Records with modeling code
◇ ◇ ◇

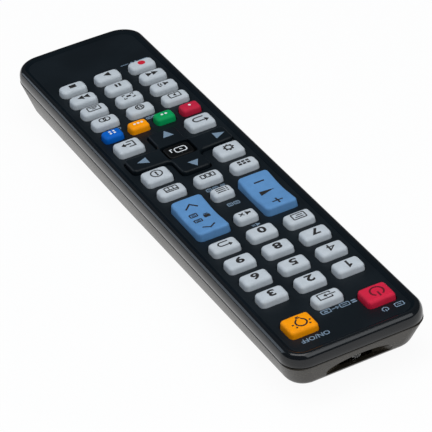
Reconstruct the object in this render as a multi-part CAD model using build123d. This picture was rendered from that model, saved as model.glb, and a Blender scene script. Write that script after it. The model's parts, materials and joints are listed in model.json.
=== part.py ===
from build123d import *
from math import atan2, cos, degrees, radians, sin, tan
import os

os.makedirs("parts", exist_ok=True)

# Universal remote control, lying on its back.
# Millimetres. +Y points to the infrared end, +X to the user's right, +Z up out of the key face.
# The origin is on the resting plane, under the middle of the case.

# Case, outside
body_length = 217.0
body_width = 50.0
nose_corner = 7.8            # corner radii of the joint line, seen from above
tail_corner = 9.5
tail_bow = 0.5               # the tail edge bulges this far at its middle
upper_wall_height = 4.2      # joint line up to the key face
upper_lean = 0.45            # how far the upper wall leans in over its height
rim_rise = 0.7               # rim above the key face
rim_bevel = 1.1
rim_land = 1.4               # flat of the rim, in from the outside
dish_side = 3.6              # key face edge, in from the side
dish_end = 4.4               # key face edge, in from the ends
side_lean = 16.0             # degrees, lower case
front_lean = 25.0
tail_lean = 12.0
bottom_round = 5.2
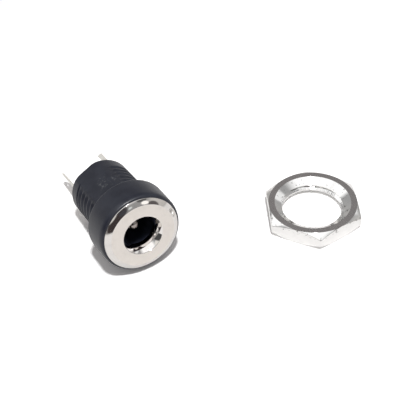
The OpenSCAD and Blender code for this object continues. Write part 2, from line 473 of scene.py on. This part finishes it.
# %% A helical cutter
def thread_cutter(outline, z_start, turns, outward, fade=0.12, per_turn=144, clear=None, lean=0):
    """Spin a groove outline of (radius, height) points into a helix that starts at z_start.

    Its ends are drawn outward, and so is what comes within the clear angles of the x axis, or of a
    line that leans from it.
    """
    bm = bmesh.new()
    verts = [bm.verts.new((r, 0, z_start + z)) for r, z in outline]
    face = bm.faces.new(verts)
    steps = round(per_turn * turns)
    bmesh.ops.spin(
        bm,
        geom=[face, *face.verts, *face.edges],
        cent=(0, 0, 0),
        axis=(0, 0, 1),
        dvec=(0, 0, pitch / per_turn),
        angle=2 * math.pi * turns,
        steps=steps,
        use_merge=False,
        use_duplicate=False,
    )
    bmesh.ops.remove_doubles(bm, verts=bm.verts, dist=1e-6)
    bmesh.ops.holes_fill(bm, edges=bm.edges, sides=0)
    for vert in bm.verts:
        turn = (vert.co.z - z_start) / pitch
        drawn = max(0.0, 1 - turn / fade, 1 - (turns - turn) / fade)
        if clear:
            turn_angle = math.degrees(math.atan2(vert.co.y, vert.co.x)) + lean
            from_flat = abs((turn_angle + 90) % 180 - 90)
            drawn = max(drawn, (clear[1] - from_flat) / (clear[1] - clear[0]))
        radius = math.hypot(vert.co.x, vert.co.y)
        scale = (radius + outward * min(1.0, drawn)) / radius
        vert.co.x *= scale
        vert.co.y *= scale
    bmesh.ops.recalc_face_normals(bm, faces=bm.faces)
    return bm


# %% [markdown]
# Cuts that don't follow the axis, such as flats, slots and the thread, can't be spun. They are made
# by a Boolean modifier on a scratch object, and the result comes back as a bmesh, so that what
# follows can go on with operators.


# %% Cutting
def scratch(bm, name):
    mesh = bpy.data.meshes.new(name)
    bm.to_mesh(mesh)
    bm.free()
    thing = bpy.data.objects.new(name, mesh)
    bpy.context.scene.collection.objects.link(thing)
    return thing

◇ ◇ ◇

## Task:
The records above should be repeated in full, exactly as given.

## Worked solution:
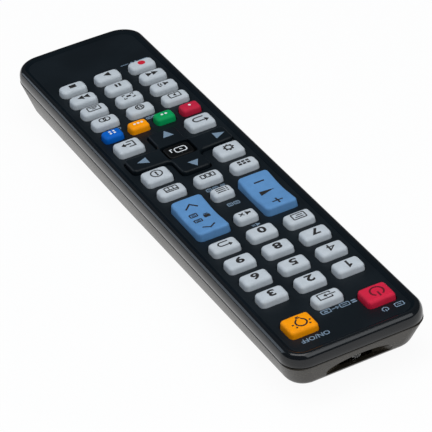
Reconstruct the object in this render as a multi-part CAD model using build123d. This picture was rendered from that model, saved as model.glb, and a Blender scene script. Write that script after it. The model's parts, materials and joints are listed in model.json.
=== part.py ===
from build123d import *
from math import atan2, cos, degrees, radians, sin, tan
import os

os.makedirs("parts", exist_ok=True)

# Universal remote control, lying on its back.
# Millimetres. +Y points to the infrared end, +X to the user's right, +Z up out of the key face.
# The origin is on the resting plane, under the middle of the case.

# Case, outside
body_length = 217.0
body_width = 50.0
nose_corner = 7.8            # corner radii of the joint line, seen from above
tail_corner = 9.5
tail_bow = 0.5               # the tail edge bulges this far at its middle
upper_wall_height = 4.2      # joint line up to the key face
upper_lean = 0.45            # how far the upper wall leans in over its height
rim_rise = 0.7               # rim above the key face
rim_bevel = 1.1
rim_land = 1.4               # flat of the rim, in from the outside
dish_side = 3.6              # key face edge, in from the side
dish_end = 4.4               # key face edge, in from the ends
side_lean = 16.0             # degrees, lower case
front_lean = 25.0
tail_lean = 12.0
bottom_round = 5.2
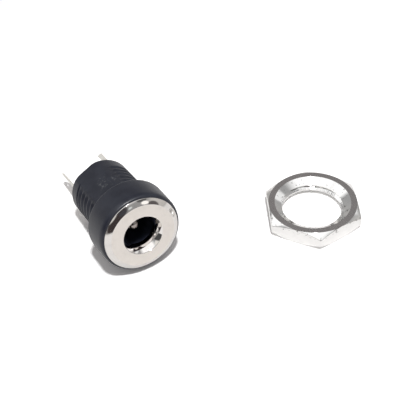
The OpenSCAD and Blender code for this object continues. Write part 2, from line 473 of scene.py on. This part finishes it.
# %% A helical cutter
def thread_cutter(outline, z_start, turns, outward, fade=0.12, per_turn=144, clear=None, lean=0):
    """Spin a groove outline of (radius, height) points into a helix that starts at z_start.

    Its ends are drawn outward, and so is what comes within the clear angles of the x axis, or of a
    line that leans from it.
    """
    bm = bmesh.new()
    verts = [bm.verts.new((r, 0, z_start + z)) for r, z in outline]
    face = bm.faces.new(verts)
    steps = round(per_turn * turns)
    bmesh.ops.spin(
        bm,
        geom=[face, *face.verts, *face.edges],
        cent=(0, 0, 0),
        axis=(0, 0, 1),
        dvec=(0, 0, pitch / per_turn),
        angle=2 * math.pi * turns,
        steps=steps,
        use_merge=False,
        use_duplicate=False,
    )
    bmesh.ops.remove_doubles(bm, verts=bm.verts, dist=1e-6)
    bmesh.ops.holes_fill(bm, edges=bm.edges, sides=0)
    for vert in bm.verts:
        turn = (vert.co.z - z_start) / pitch
        drawn = max(0.0, 1 - turn / fade, 1 - (turns - turn) / fade)
        if clear:
            turn_angle = math.degrees(math.atan2(vert.co.y, vert.co.x)) + lean
            from_flat = abs((turn_angle + 90) % 180 - 90)
            drawn = max(drawn, (clear[1] - from_flat) / (clear[1] - clear[0]))
        radius = math.hypot(vert.co.x, vert.co.y)
        scale = (radius + outward * min(1.0, drawn)) / radius
        vert.co.x *= scale
        vert.co.y *= scale
    bmesh.ops.recalc_face_normals(bm, faces=bm.faces)
    return bm


# %% [markdown]
# Cuts that don't follow the axis, such as flats, slots and the thread, can't be spun. They are made
# by a Boolean modifier on a scratch object, and the result comes back as a bmesh, so that what
# follows can go on with operators.


# %% Cutting
def scratch(bm, name):
    mesh = bpy.data.meshes.new(name)
    bm.to_mesh(mesh)
    bm.free()
    thing = bpy.data.objects.new(name, mesh)
    bpy.context.scene.collection.objects.link(thing)
    return thing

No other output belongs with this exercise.